**PROBLEM TO WORK ON**
Start at the line containing "What three.js module", stop at the line containing "const SAME_STATION = 1e-6;", and set down every line in that stretch exactly as written, and nothing else.

**MATERIAL SHOWN**
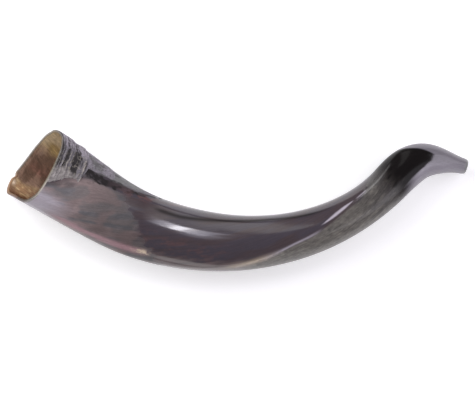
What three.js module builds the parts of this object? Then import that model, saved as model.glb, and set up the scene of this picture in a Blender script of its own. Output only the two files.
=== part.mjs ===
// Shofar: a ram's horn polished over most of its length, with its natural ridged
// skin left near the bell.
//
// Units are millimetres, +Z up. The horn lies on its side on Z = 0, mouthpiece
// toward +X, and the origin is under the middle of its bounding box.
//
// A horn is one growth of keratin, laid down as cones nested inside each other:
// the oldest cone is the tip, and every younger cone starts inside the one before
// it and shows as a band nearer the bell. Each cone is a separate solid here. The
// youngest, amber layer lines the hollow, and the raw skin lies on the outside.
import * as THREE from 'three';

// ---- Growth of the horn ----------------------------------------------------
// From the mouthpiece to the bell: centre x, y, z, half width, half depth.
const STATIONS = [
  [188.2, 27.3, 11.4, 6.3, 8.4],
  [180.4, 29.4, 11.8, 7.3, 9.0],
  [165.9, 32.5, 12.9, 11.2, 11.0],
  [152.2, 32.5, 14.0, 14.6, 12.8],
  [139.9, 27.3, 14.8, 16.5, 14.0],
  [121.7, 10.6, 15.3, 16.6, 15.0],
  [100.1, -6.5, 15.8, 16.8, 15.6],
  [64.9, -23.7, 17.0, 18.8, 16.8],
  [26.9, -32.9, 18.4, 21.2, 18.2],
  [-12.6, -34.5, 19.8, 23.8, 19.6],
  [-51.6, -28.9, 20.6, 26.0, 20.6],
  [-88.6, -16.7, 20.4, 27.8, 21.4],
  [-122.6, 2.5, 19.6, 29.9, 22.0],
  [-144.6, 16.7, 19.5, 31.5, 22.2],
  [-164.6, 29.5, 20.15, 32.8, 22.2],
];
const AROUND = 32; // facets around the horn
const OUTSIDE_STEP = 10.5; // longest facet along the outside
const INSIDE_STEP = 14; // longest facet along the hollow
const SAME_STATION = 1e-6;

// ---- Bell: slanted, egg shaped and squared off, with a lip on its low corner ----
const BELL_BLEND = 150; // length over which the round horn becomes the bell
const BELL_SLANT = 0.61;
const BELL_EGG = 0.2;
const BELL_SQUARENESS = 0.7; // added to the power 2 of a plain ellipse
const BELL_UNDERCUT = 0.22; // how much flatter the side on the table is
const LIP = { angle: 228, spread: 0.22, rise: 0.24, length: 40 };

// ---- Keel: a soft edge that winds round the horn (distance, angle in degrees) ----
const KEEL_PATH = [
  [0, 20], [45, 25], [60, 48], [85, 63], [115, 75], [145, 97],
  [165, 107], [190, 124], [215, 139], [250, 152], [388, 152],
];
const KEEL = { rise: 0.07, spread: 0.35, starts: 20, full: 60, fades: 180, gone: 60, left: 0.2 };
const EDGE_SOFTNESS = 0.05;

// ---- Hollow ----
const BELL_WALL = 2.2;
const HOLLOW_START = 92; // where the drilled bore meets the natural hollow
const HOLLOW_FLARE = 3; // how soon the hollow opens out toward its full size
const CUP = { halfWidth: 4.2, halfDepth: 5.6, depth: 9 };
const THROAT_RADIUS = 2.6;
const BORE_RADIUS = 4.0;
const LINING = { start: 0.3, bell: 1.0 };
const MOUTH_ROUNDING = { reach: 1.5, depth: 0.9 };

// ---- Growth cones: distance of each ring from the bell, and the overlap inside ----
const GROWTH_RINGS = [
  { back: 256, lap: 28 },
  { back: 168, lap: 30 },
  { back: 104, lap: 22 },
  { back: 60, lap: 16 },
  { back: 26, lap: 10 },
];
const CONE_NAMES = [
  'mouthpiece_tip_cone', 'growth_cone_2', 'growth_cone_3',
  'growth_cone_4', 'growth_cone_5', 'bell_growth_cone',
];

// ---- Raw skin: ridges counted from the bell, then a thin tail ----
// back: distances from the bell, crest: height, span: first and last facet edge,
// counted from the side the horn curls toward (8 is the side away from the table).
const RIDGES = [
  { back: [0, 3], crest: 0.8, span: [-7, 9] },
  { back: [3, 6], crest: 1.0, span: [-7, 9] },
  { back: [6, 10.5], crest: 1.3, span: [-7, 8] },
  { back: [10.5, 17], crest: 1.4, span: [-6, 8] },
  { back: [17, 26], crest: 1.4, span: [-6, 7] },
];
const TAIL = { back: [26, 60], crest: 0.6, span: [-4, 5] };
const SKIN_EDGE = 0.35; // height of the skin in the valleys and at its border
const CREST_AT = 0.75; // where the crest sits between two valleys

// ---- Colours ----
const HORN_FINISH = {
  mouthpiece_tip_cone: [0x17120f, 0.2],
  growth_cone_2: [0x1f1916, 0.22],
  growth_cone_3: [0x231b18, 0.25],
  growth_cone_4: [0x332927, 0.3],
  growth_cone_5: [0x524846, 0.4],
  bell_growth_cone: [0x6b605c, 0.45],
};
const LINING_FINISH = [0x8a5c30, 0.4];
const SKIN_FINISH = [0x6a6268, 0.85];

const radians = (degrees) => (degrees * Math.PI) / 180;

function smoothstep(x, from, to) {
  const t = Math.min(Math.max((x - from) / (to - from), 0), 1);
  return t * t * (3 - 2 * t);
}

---

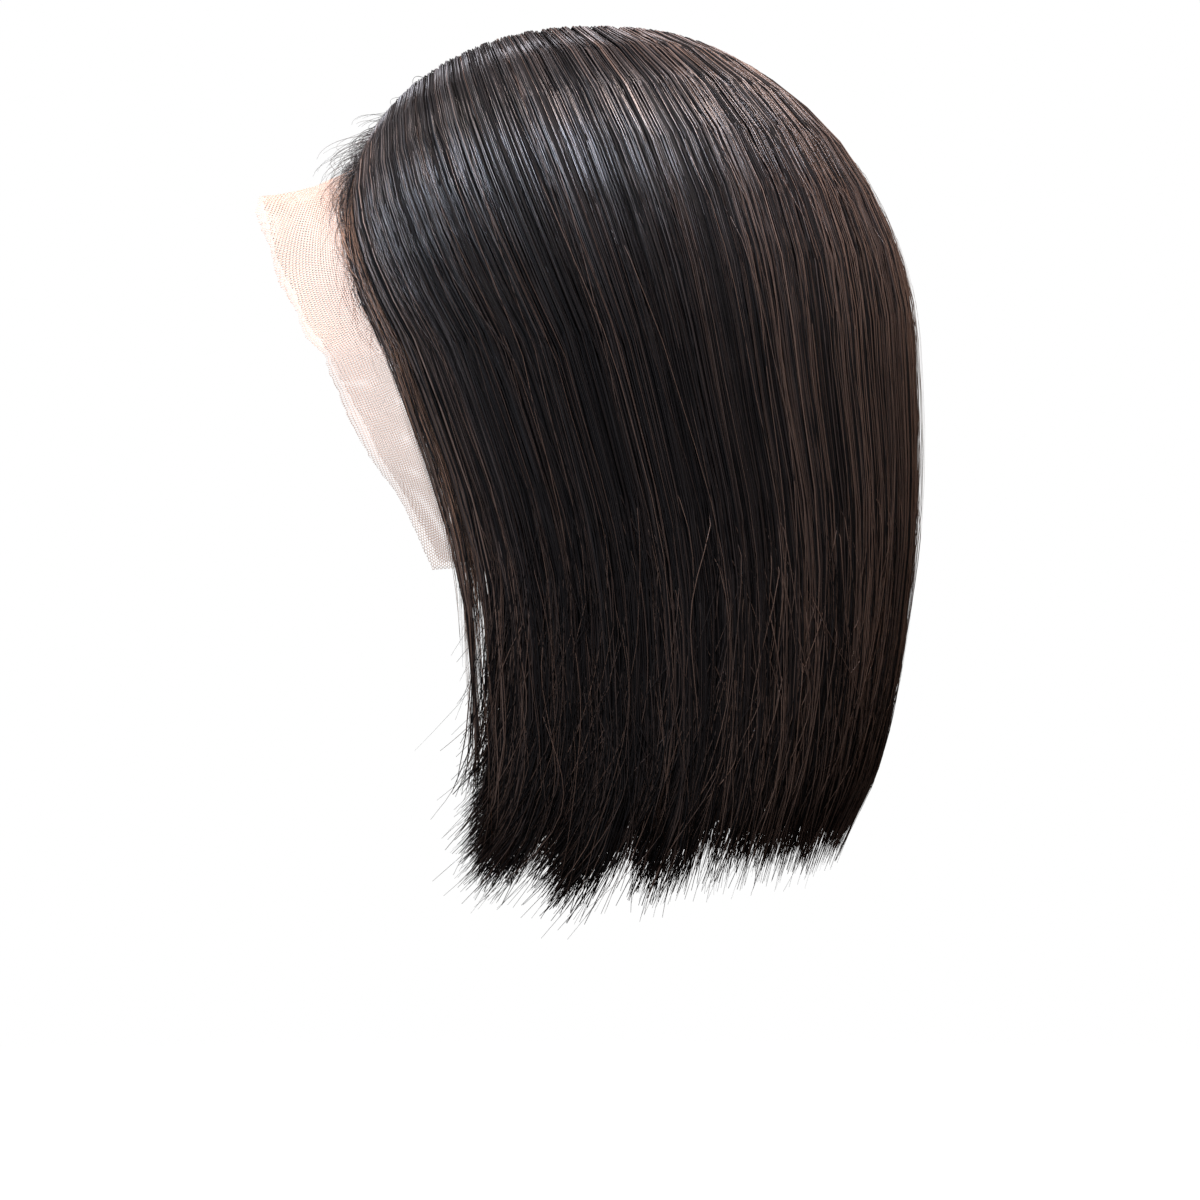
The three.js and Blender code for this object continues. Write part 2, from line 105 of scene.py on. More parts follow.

**CORRECT RESULT**
What three.js module builds the parts of this object? Then import that model, saved as model.glb, and set up the scene of this picture in a Blender script of its own. Output only the two files.
=== part.mjs ===
// Shofar: a ram's horn polished over most of its length, with its natural ridged
// skin left near the bell.
//
// Units are millimetres, +Z up. The horn lies on its side on Z = 0, mouthpiece
// toward +X, and the origin is under the middle of its bounding box.
//
// A horn is one growth of keratin, laid down as cones nested inside each other:
// the oldest cone is the tip, and every younger cone starts inside the one before
// it and shows as a band nearer the bell. Each cone is a separate solid here. The
// youngest, amber layer lines the hollow, and the raw skin lies on the outside.
import * as THREE from 'three';

// ---- Growth of the horn ----------------------------------------------------
// From the mouthpiece to the bell: centre x, y, z, half width, half depth.
const STATIONS = [
  [188.2, 27.3, 11.4, 6.3, 8.4],
  [180.4, 29.4, 11.8, 7.3, 9.0],
  [165.9, 32.5, 12.9, 11.2, 11.0],
  [152.2, 32.5, 14.0, 14.6, 12.8],
  [139.9, 27.3, 14.8, 16.5, 14.0],
  [121.7, 10.6, 15.3, 16.6, 15.0],
  [100.1, -6.5, 15.8, 16.8, 15.6],
  [64.9, -23.7, 17.0, 18.8, 16.8],
  [26.9, -32.9, 18.4, 21.2, 18.2],
  [-12.6, -34.5, 19.8, 23.8, 19.6],
  [-51.6, -28.9, 20.6, 26.0, 20.6],
  [-88.6, -16.7, 20.4, 27.8, 21.4],
  [-122.6, 2.5, 19.6, 29.9, 22.0],
  [-144.6, 16.7, 19.5, 31.5, 22.2],
  [-164.6, 29.5, 20.15, 32.8, 22.2],
];
const AROUND = 32; // facets around the horn
const OUTSIDE_STEP = 10.5; // longest facet along the outside
const INSIDE_STEP = 14; // longest facet along the hollow
const SAME_STATION = 1e-6;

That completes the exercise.